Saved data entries
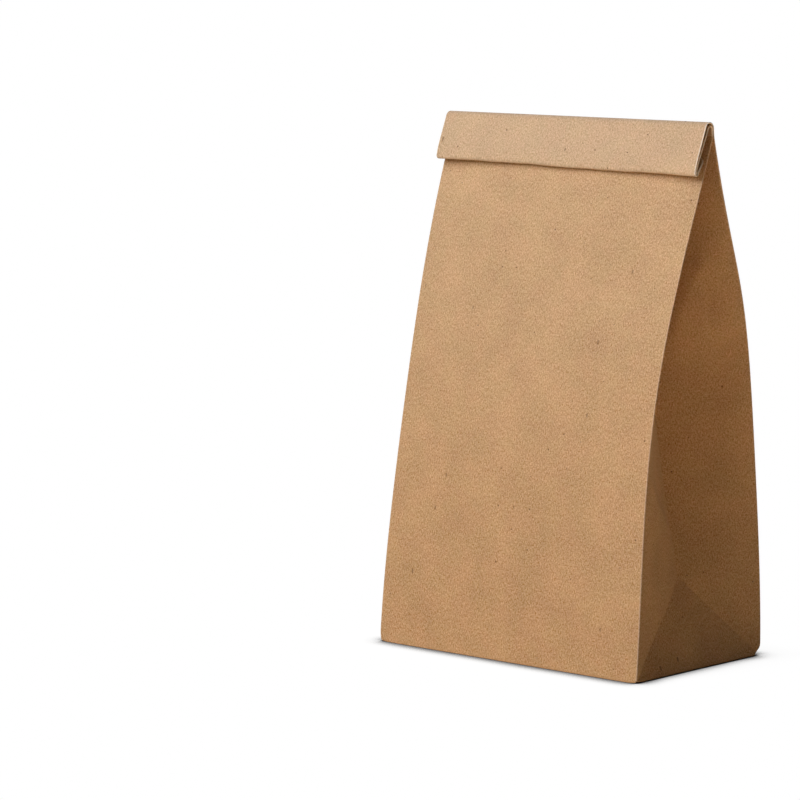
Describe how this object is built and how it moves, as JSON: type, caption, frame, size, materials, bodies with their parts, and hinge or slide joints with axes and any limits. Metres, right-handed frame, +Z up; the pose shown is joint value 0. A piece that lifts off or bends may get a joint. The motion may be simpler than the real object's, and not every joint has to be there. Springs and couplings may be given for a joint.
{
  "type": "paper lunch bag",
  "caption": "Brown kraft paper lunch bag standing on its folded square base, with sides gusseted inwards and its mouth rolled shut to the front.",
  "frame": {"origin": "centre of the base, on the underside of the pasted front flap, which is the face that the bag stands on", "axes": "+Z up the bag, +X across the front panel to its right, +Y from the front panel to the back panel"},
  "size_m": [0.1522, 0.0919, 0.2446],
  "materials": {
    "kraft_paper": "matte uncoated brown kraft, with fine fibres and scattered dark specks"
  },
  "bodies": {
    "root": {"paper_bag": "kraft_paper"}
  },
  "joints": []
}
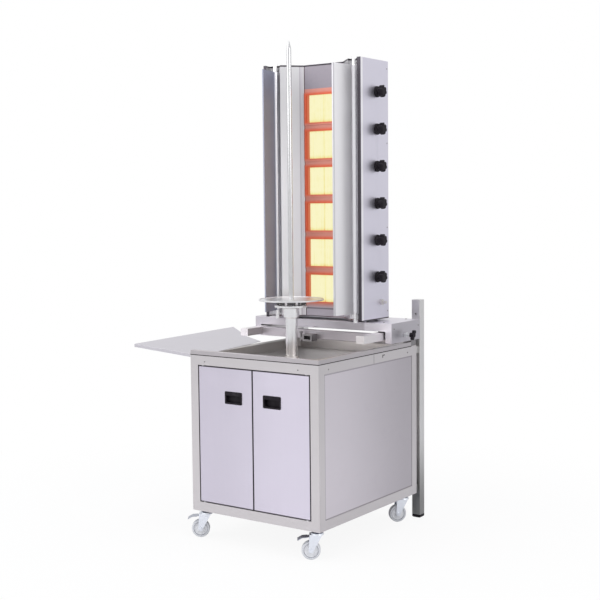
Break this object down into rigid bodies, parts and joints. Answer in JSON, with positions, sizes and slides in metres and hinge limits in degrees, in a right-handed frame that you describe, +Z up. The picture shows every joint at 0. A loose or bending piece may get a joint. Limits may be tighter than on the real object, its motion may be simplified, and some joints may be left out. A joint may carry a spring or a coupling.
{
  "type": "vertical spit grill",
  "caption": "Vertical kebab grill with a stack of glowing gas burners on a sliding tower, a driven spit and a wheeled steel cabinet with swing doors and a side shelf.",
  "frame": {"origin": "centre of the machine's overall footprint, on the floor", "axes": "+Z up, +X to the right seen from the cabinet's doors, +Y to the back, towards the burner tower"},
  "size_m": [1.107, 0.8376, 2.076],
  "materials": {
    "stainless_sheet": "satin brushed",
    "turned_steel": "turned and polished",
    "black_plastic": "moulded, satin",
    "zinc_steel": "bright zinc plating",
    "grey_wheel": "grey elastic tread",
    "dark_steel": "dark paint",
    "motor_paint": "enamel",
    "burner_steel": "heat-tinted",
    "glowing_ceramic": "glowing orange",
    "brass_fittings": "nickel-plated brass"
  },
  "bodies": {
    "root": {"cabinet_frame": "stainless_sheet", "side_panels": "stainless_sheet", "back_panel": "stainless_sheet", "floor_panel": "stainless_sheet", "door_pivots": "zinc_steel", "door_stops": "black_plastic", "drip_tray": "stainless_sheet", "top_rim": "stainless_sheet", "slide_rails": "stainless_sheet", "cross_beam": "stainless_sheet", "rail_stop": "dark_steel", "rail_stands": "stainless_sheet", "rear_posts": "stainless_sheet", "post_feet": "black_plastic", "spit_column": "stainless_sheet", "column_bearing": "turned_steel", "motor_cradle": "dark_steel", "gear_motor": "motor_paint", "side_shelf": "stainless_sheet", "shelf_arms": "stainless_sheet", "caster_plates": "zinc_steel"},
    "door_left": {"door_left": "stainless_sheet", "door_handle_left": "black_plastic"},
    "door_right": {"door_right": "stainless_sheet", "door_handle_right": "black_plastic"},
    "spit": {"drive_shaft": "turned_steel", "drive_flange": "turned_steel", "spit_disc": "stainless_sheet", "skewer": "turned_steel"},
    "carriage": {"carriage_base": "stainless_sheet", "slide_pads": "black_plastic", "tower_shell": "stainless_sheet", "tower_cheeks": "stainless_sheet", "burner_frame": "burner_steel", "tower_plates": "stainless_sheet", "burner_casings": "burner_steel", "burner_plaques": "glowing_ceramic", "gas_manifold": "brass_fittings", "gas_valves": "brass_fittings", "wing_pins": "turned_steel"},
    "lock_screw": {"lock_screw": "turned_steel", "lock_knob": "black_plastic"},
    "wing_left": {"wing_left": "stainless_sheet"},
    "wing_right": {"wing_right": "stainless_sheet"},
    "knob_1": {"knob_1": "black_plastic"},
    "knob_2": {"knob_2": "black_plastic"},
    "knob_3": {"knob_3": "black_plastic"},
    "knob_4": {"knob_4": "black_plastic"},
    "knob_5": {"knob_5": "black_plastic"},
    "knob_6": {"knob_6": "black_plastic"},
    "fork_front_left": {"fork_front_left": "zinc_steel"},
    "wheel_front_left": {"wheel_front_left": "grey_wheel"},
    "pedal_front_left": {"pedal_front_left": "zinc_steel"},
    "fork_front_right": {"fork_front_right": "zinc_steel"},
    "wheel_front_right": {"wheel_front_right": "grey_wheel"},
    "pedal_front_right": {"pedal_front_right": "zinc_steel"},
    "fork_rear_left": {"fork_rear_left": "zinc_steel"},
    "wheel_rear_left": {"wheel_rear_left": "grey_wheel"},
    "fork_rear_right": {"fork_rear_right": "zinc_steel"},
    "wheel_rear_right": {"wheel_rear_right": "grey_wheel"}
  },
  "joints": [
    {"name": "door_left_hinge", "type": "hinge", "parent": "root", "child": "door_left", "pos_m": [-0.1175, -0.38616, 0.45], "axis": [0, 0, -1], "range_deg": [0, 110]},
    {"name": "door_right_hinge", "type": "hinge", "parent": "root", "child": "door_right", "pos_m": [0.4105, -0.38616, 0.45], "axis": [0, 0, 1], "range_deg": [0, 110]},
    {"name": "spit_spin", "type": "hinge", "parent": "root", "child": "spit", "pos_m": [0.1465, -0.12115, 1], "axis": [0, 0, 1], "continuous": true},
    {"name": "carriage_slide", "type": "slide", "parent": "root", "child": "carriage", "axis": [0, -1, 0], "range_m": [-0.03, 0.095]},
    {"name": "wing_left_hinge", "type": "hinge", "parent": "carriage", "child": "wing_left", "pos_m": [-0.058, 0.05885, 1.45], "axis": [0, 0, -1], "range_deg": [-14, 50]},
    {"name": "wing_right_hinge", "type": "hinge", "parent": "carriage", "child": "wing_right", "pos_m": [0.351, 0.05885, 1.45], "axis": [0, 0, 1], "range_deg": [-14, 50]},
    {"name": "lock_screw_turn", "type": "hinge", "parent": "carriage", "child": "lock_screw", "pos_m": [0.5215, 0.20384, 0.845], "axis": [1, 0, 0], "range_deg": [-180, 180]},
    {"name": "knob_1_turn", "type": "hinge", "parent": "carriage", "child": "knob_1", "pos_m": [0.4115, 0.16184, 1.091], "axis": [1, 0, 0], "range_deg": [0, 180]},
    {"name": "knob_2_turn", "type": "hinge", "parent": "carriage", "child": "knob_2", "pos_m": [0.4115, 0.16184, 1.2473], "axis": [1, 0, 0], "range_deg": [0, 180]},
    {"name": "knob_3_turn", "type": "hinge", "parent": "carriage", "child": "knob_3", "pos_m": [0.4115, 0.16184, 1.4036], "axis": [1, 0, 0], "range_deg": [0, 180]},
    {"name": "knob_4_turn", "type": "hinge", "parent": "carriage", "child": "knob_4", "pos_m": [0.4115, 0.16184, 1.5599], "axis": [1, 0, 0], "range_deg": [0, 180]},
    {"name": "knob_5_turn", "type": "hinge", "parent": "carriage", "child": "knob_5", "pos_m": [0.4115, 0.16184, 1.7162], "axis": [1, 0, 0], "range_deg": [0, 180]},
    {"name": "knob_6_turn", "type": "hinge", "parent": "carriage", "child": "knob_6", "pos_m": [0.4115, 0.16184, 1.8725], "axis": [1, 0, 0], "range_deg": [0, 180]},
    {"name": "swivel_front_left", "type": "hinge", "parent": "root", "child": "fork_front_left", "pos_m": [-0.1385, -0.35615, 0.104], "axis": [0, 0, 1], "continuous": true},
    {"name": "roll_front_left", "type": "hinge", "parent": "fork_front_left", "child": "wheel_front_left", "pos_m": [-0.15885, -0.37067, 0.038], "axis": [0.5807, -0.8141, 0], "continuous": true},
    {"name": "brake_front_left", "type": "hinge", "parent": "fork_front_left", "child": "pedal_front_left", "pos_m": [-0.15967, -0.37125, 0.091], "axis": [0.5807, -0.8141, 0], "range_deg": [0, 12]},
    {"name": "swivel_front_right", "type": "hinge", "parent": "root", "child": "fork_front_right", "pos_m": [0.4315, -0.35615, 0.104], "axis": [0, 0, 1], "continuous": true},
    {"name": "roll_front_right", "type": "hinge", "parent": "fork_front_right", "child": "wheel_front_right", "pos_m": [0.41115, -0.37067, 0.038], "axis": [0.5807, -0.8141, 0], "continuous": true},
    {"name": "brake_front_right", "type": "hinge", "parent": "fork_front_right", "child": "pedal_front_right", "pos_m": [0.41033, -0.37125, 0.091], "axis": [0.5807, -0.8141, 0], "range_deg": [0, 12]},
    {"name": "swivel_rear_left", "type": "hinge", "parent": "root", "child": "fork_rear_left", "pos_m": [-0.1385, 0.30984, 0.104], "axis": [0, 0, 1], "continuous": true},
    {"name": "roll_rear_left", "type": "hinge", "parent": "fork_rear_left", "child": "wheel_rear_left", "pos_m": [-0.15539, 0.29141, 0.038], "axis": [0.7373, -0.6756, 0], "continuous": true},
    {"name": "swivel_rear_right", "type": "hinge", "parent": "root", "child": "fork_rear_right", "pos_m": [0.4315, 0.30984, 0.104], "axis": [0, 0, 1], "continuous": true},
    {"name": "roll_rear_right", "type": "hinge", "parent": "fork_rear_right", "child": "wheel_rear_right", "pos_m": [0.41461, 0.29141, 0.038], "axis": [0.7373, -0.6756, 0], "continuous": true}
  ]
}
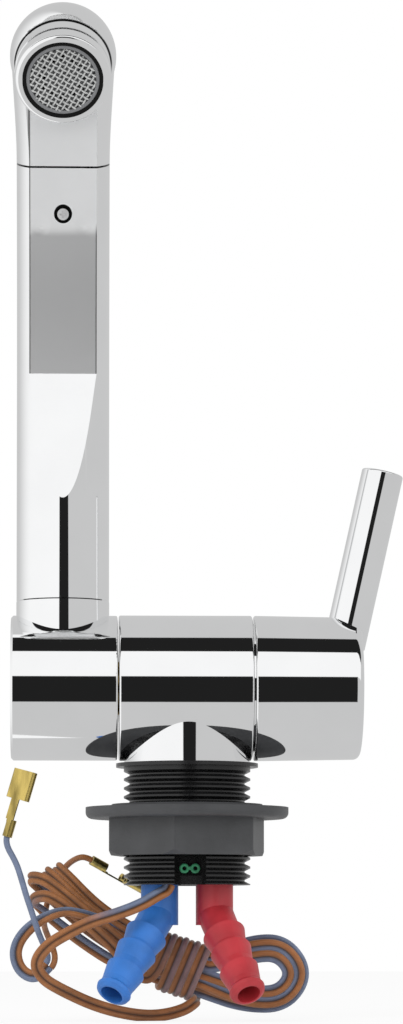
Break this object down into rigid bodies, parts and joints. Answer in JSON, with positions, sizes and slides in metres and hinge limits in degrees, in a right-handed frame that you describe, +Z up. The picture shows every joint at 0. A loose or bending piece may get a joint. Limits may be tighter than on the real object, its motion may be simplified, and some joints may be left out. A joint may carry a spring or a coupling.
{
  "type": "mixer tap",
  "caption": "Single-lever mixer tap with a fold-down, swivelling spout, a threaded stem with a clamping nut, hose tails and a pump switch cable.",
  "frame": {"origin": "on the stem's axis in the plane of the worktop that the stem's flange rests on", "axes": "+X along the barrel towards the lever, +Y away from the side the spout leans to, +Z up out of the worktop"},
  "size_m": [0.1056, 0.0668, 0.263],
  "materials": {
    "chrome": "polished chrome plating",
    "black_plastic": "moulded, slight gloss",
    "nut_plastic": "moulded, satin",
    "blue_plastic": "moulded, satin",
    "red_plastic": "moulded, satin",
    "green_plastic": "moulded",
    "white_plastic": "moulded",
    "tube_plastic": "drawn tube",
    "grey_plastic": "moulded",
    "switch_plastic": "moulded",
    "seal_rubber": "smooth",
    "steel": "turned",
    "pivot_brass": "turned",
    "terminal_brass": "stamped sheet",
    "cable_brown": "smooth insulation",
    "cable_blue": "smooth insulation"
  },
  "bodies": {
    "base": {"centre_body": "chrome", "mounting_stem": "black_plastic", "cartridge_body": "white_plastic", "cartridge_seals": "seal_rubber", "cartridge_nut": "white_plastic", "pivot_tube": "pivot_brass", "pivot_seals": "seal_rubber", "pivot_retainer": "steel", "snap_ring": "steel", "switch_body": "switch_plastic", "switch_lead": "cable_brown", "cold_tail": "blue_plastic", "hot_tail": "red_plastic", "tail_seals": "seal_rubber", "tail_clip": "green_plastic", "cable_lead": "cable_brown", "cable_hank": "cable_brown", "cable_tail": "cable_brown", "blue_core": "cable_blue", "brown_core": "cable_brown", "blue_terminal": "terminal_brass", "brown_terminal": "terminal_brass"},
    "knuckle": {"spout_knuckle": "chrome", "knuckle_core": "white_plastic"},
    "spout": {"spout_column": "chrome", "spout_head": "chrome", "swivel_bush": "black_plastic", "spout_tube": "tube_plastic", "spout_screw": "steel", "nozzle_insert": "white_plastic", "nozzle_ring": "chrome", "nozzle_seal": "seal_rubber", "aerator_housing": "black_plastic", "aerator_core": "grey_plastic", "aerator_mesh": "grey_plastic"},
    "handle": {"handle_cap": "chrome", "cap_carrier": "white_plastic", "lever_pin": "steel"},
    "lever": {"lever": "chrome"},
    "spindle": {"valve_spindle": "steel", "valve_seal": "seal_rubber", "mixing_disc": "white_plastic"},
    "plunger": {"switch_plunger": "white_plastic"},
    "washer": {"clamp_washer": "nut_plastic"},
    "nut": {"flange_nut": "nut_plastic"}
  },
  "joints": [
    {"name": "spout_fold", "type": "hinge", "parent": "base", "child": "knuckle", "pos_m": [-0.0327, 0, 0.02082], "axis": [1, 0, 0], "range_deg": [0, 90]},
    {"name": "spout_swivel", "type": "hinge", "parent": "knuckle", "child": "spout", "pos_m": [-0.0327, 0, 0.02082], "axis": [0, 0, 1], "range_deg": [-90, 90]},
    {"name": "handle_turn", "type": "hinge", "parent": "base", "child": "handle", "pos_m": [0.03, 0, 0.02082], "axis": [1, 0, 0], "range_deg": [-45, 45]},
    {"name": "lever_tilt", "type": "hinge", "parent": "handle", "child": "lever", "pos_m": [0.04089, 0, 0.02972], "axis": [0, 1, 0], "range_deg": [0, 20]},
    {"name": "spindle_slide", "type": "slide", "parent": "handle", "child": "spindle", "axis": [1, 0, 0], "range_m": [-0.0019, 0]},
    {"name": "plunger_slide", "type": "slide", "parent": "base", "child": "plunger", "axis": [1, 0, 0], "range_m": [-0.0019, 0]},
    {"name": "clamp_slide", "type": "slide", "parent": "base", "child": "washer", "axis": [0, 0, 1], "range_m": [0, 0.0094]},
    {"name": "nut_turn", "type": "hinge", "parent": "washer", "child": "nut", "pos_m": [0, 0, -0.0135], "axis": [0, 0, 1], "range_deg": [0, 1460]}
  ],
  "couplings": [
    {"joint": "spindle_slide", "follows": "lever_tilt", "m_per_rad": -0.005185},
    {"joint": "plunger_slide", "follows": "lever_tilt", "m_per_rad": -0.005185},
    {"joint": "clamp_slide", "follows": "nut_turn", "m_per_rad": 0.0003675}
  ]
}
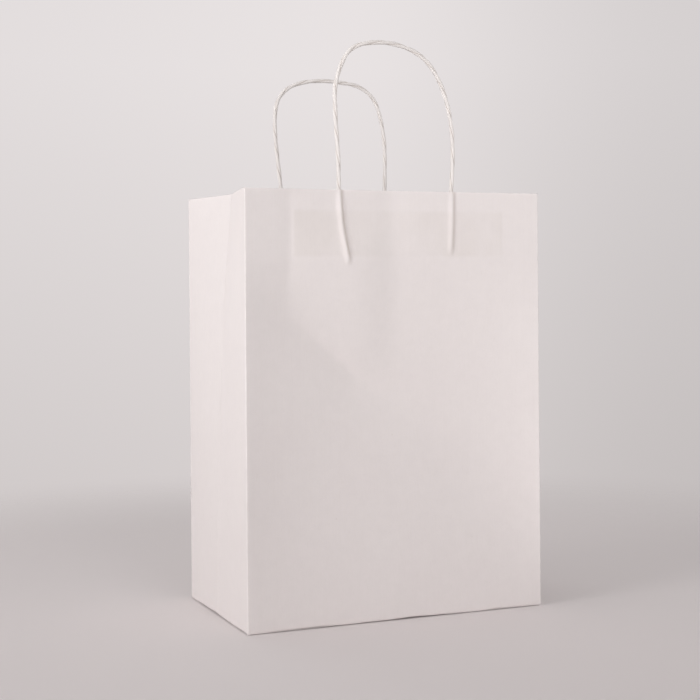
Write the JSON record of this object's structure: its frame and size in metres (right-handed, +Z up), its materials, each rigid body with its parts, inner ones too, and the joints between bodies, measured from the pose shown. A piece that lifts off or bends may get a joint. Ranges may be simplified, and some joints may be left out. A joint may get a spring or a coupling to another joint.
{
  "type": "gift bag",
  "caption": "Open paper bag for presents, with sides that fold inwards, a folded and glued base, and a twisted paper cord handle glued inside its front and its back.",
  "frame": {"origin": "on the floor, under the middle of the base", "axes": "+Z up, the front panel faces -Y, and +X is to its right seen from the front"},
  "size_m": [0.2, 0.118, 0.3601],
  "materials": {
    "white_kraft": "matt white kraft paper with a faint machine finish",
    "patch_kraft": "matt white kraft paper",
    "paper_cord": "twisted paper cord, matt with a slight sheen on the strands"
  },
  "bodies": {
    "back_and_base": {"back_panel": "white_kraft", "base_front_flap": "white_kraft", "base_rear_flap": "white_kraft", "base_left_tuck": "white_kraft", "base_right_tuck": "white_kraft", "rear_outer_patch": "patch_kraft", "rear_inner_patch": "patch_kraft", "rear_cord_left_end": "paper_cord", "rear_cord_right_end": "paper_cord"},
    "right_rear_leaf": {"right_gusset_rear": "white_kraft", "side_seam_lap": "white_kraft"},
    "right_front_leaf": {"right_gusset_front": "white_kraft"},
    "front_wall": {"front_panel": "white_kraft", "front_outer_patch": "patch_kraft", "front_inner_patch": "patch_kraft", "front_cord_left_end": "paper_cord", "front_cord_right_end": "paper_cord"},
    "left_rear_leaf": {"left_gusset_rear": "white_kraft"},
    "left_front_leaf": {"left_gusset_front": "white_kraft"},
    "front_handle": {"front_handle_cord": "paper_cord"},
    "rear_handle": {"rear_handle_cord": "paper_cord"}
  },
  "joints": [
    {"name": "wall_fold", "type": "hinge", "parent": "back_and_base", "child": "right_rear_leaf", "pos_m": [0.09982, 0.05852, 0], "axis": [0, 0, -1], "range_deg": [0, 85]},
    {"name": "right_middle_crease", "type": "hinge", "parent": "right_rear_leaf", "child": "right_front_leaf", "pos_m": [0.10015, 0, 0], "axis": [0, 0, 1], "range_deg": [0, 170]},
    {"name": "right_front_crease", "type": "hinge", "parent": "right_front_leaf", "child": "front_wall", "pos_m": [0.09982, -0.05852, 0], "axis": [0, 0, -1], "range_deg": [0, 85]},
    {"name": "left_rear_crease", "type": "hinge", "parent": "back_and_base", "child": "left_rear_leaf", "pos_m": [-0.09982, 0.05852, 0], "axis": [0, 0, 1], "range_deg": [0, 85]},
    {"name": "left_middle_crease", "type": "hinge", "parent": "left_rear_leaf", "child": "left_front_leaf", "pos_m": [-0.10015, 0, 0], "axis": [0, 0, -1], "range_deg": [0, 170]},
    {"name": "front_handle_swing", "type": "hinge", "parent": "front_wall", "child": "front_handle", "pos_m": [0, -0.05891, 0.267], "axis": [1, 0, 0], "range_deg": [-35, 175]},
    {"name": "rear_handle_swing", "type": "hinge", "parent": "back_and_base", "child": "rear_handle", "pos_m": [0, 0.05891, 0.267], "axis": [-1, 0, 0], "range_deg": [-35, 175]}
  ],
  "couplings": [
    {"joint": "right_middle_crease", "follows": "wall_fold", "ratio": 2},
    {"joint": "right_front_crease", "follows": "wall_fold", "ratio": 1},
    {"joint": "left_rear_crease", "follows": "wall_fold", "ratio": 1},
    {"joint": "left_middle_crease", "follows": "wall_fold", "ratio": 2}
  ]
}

Your task: Scan the lines for the string "pose". Pick out every line that has it.

Correct answer:
Describe how this object is built and how it moves, as JSON: type, caption, frame, size, materials, bodies with their parts, and hinge or slide joints with axes and any limits. Metres, right-handed frame, +Z up; the pose shown is joint value 0. A piece that lifts off or bends may get a joint. The motion may be simpler than the real object's, and not every joint has to be there. Springs and couplings may be given for a joint.
Write the JSON record of this object's structure: its frame and size in metres (right-handed, +Z up), its materials, each rigid body with its parts, inner ones too, and the joints between bodies, measured from the pose shown. A piece that lifts off or bends may get a joint. Ranges may be simplified, and some joints may be left out. A joint may get a spring or a coupling to another joint.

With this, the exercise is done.